From GoodReads: In this explosive thriller of bad choices and dark crimes, Detective Thomas Levine knew his transfer was a punishment—but he had no idea just how bad it would get. Cooper, Nebraska, is forgettable and Det. Levine’s career has. But when a young woman is found lying dead in the snow, choked to death, her eyes gouged out, the disgraced detective is Cooper’s only hope for restoring peace and justice.
 
ME: Wouldn't call this an explosive thriller, but it's a good read and listen.

Book Beginnings: They ask me to tell them a story. Friendly words, spoken by tired men wearing crushed suits, over lukewarm coffee in a paper cup and a bagel that was cold long before it ever reached me. Tell us a story. A red-hooded girl visits her grandmother. I think they’ve heard that one before. The problem is, I was never any good at telling stories.

Friday 56: Anyway, we all know where this is going.

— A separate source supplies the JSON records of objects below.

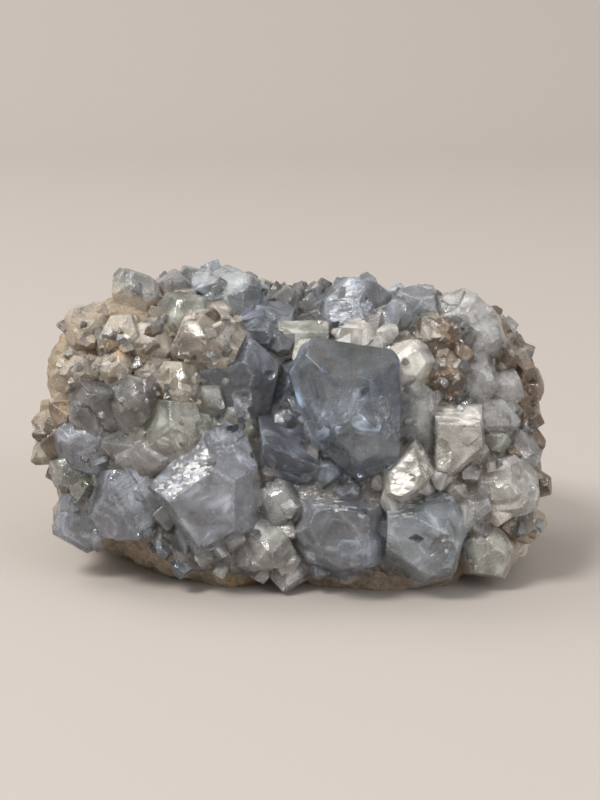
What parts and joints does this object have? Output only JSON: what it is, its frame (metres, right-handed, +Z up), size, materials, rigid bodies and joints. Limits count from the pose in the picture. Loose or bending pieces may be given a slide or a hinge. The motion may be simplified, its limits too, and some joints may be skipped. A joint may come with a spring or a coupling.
{
  "type": "celestite crystal cluster on limestone matrix",
  "caption": "Lump of pale limestone rind, flat underneath, with a crust of intergrown blocky blue-grey celestite crystals over its front and top.",
  "frame": {"origin": "in the flat resting spot under the rock, near its middle", "axes": "+X across the specimen to the viewer's right, the longest extent; -Y towards the viewer, the crystal side; +Z up"},
  "size_m": [0.1017, 0.0687, 0.0597],
  "materials": {
    "limestone": "rough",
    "celestite": "vitreous"
  },
  "bodies": {
    "root": {"limestone_matrix": "limestone", "celestite_crust": "celestite"}
  },
  "joints": []
}
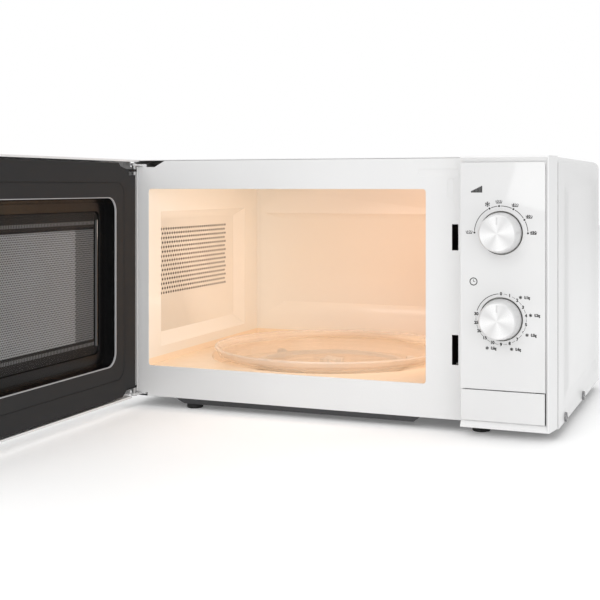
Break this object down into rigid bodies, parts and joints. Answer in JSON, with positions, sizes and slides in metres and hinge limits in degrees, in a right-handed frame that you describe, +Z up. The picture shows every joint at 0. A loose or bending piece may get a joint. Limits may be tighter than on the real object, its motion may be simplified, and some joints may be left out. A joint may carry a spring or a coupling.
{
  "type": "microwave oven",
  "caption": "Compact countertop microwave oven with a side-hinged door standing open, two rotary dials, a push button and a glass turntable in a lit cavity.",
  "frame": {"origin": "middle of the outline of the oven with its door open, on the plane the feet stand on", "axes": "+X to the right seen from the front, +Y from the front to the rear, +Z up"},
  "size_m": [0.4706, 0.6648, 0.2625],
  "materials": {
    "galvanised_sheet": "satin",
    "base_coating": "satin",
    "spring_steel": "satin",
    "bell_steel": "gloss",
    "duct_aluminium": "satin",
    "cream_enamel": "satin",
    "black_plastic": "satin",
    "white_plastic": "gloss",
    "gland_plastic": "matte",
    "inner_plastic": "matte",
    "screen_steel": "matte",
    "switch_body": "matte",
    "window_acrylic": "gloss",
    "white_enamel": "gloss",
    "fan_plastic": "matte",
    "laminated_iron": "satin",
    "foot_rubber": "matte",
    "board": "matte",
    "plate_glass": "gloss",
    "diode_plastic": "matte",
    "pin_steel": "satin",
    "lamp_glass": "emissive",
    "mica": "matte",
    "silver_plastic": "satin",
    "roller_plastic": "satin",
    "switch_pin": "matte",
    "winding": "satin",
    "clear_film": "gloss"
  },
  "bodies": {
    "cabinet": {"back_panel": "galvanised_sheet", "base_plate": "base_coating", "button_spring": "spring_steel", "cabinet_screws": "bell_steel", "capacitor": "duct_aluminium", "capacitor_clamp": "duct_aluminium", "cavity_shell": "cream_enamel", "control_housing": "white_plastic", "control_plate": "white_plastic", "cord_gland": "gland_plastic", "door_switch_1": "switch_body", "door_switch_2": "switch_body", "door_switch_3": "switch_body", "face_frame": "white_enamel", "fan_bracket": "fan_plastic", "fan_motor": "laminated_iron", "feet": "foot_rubber", "filter_board": "board", "high_voltage_diode": "diode_plastic", "hinge_pin_bottom": "pin_steel", "hinge_pin_top": "pin_steel", "hinge_plate_bottom": "white_enamel", "hinge_plate_top": "white_enamel", "lamp": "lamp_glass", "lamp_holder": "inner_plastic", "latch_bracket": "black_plastic", "magnetron": "duct_aluminium", "mica_cover": "mica", "outer_wrap": "white_enamel", "thermal_cutouts": "diode_plastic", "timer_bell": "bell_steel", "timer_unit": "inner_plastic", "transformer_coils": "winding", "transformer_core": "laminated_iron", "turntable_motor": "laminated_iron", "waveguide": "duct_aluminium"},
    "door": {"door_frame": "white_plastic", "door_window": "window_acrylic", "door_panel": "screen_steel", "choke_cover": "black_plastic", "window_film": "clear_film", "latch_spring": "spring_steel"},
    "hooks": {"latch_hooks": "black_plastic"},
    "button": {"door_button": "white_plastic"},
    "lever": {"release_lever": "inner_plastic"},
    "power_dial": {"power_knob": "silver_plastic", "power_shaft": "inner_plastic"},
    "timer_dial": {"timer_knob": "silver_plastic", "timer_shaft": "inner_plastic"},
    "turntable": {"glass_plate": "plate_glass", "coupler": "inner_plastic", "table_shaft": "pin_steel"},
    "ring": {"roller_ring": "roller_plastic"},
    "wheel_1": {"roller_1": "roller_plastic"},
    "wheel_2": {"roller_2": "roller_plastic"},
    "wheel_3": {"roller_3": "roller_plastic"},
    "fan": {"fan_impeller": "inner_plastic"},
    "plunger_1": {"switch_plunger_1": "switch_pin"},
    "plunger_2": {"switch_plunger_2": "switch_pin"},
    "plunger_3": {"switch_plunger_3": "switch_pin"}
  },
  "joints": [
    {"name": "door_swing", "type": "hinge", "parent": "cabinet", "child": "door", "pos_m": [-0.2139, 0.027, 0], "axis": [0, 0, 1], "range_deg": [0, 90]},
    {"name": "hook_lift", "type": "slide", "parent": "door", "child": "hooks", "axis": [0, 0, 1], "range_m": [0, 0.004], "stiffness_N_per_m": 500, "springref_m": -0.004, "deforming": ["latch_spring"]},
    {"name": "button_press", "type": "slide", "parent": "cabinet", "child": "button", "axis": [0, 1, 0], "range_m": [0, 0.004], "stiffness_N_per_m": 350, "springref_m": -0.002, "deforming": ["button_spring"]},
    {"name": "lever_rock", "type": "hinge", "parent": "cabinet", "child": "lever", "pos_m": [0.1763, 0.0291, 0.052], "axis": [1, 0, 0], "range_deg": [0, 11.5]},
    {"name": "power_turn", "type": "hinge", "parent": "cabinet", "child": "power_dial", "pos_m": [0.1843, 0.0136, 0.1915], "axis": [0, 1, 0], "range_deg": [-90, 90]},
    {"name": "timer_turn", "type": "hinge", "parent": "cabinet", "child": "timer_dial", "pos_m": [0.1843, 0.0136, 0.1122], "axis": [0, 1, 0], "range_deg": [0, 280]},
    {"name": "turntable_spin", "type": "hinge", "parent": "cabinet", "child": "turntable", "pos_m": [-0.0471, 0.1816, 0.03], "axis": [0, 0, 1], "continuous": true},
    {"name": "ring_spin", "type": "hinge", "parent": "cabinet", "child": "ring", "pos_m": [-0.0471, 0.1816, 0.034], "axis": [0, 0, 1], "continuous": true},
    {"name": "fan_spin", "type": "hinge", "parent": "cabinet", "child": "fan", "pos_m": [0.1713, 0.3106, 0.176], "axis": [0, 1, 0], "continuous": true},
    {"name": "wheel_1_roll", "type": "hinge", "parent": "ring", "child": "wheel_1", "pos_m": [0.03257, 0.2276, 0.0343], "axis": [0.866, 0.5, 0], "continuous": true},
    {"name": "wheel_2_roll", "type": "hinge", "parent": "ring", "child": "wheel_2", "pos_m": [-0.12677, 0.2276, 0.0343], "axis": [-0.866, 0.5, 0], "continuous": true},
    {"name": "wheel_3_roll", "type": "hinge", "parent": "ring", "child": "wheel_3", "pos_m": [-0.0471, 0.0896, 0.0343], "axis": [0, -1, 0], "continuous": true},
    {"name": "plunger_1_push", "type": "slide", "parent": "cabinet", "child": "plunger_1", "axis": [0, 1, 0], "range_m": [0, 0.0015], "stiffness_N_per_m": 300, "springref_m": -0.002},
    {"name": "plunger_2_push", "type": "slide", "parent": "cabinet", "child": "plunger_2", "axis": [0, 1, 0], "range_m": [0, 0.0015], "stiffness_N_per_m": 300, "springref_m": -0.002},
    {"name": "plunger_3_push", "type": "slide", "parent": "cabinet", "child": "plunger_3", "axis": [0, 1, 0], "range_m": [0, 0.0015], "stiffness_N_per_m": 300, "springref_m": -0.002}
  ],
  "couplings": [
    {"joint": "lever_rock", "follows": "button_press", "rad_per_m": 48.3},
    {"joint": "ring_spin", "follows": "turntable_spin", "ratio": 0.5},
    {"joint": "wheel_1_roll", "follows": "turntable_spin", "ratio": -9.2},
    {"joint": "wheel_2_roll", "follows": "turntable_spin", "ratio": -9.2},
    {"joint": "wheel_3_roll", "follows": "turntable_spin", "ratio": -9.2}
  ]
}
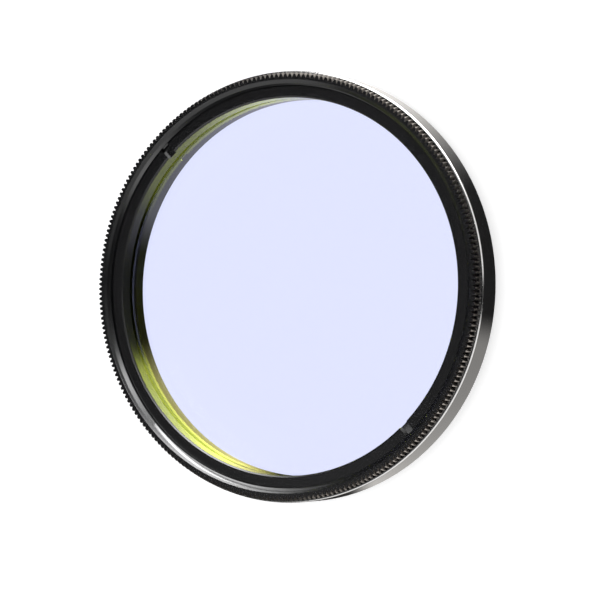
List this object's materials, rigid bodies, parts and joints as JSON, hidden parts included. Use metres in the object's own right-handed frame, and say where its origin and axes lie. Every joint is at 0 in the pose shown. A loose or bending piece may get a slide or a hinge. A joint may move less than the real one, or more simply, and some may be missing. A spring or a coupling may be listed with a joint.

Mom got raped, Mom got pregnant, Mom went out and bought herself a handgun and blew Robert’s brains so far up the wall of his apartment building the cleaners would need a crane to get it all off. 
 

Cleopatra's Dagger

From Amazon: New York, 1880. Elizabeth van den Broek is the only female reporter at the Herald, the city’s most popular newspaper. Then she and her bohemian friend Carlotta Ackerman find a woman’s body wrapped like a mummy in a freshly dug hole in Central Park—the intended site of an obelisk called Cleopatra’s Needle. The macabre discovery takes Elizabeth away from the society pages to follow an investigation into New York City’s darkest shadows.
 
ME: Picked this up without paying close enough attention that it wasn't an Ian Hamilton mystery. Lawrence's dialog in this book seems still and unnecessarily formal. And the story is OK, at best. This book is certainly not as good as the Edinburgh stories - Twilight, Dusk, and Midnight. And the reader is not nearly as good, either.
 
Book Beginnings: Oh, they were soft, so soft . . . and so beautiful— pliable as raindrops, their limbs round and white as bone china. But he knew they were evil— Jezebels, Salomes, Delilahs, all of them. They lured men with sweet siren songs, entrapping them with their wicked ways— either by withholding their favors or by letting them taste the splendors of heaven, lulling their victims into a senseless stupor until it was too late. They were spiders, and men were but hapless insects struggling vainly to escape their sweet, sticky webs.

Friday 56: 
Panicked, she dashed to the other side of the dirt pile, and saw Carlotta on the ground in what appeared to be a dead faint. Toby stood over her, licking her face frantically. As Elizabeth knelt beside her, something at the bottom of the hole caught her eye. Shielding her eyes from the sun, she peered down at the object, now visible from this angle. Her breath caught in her throat when she saw what it was.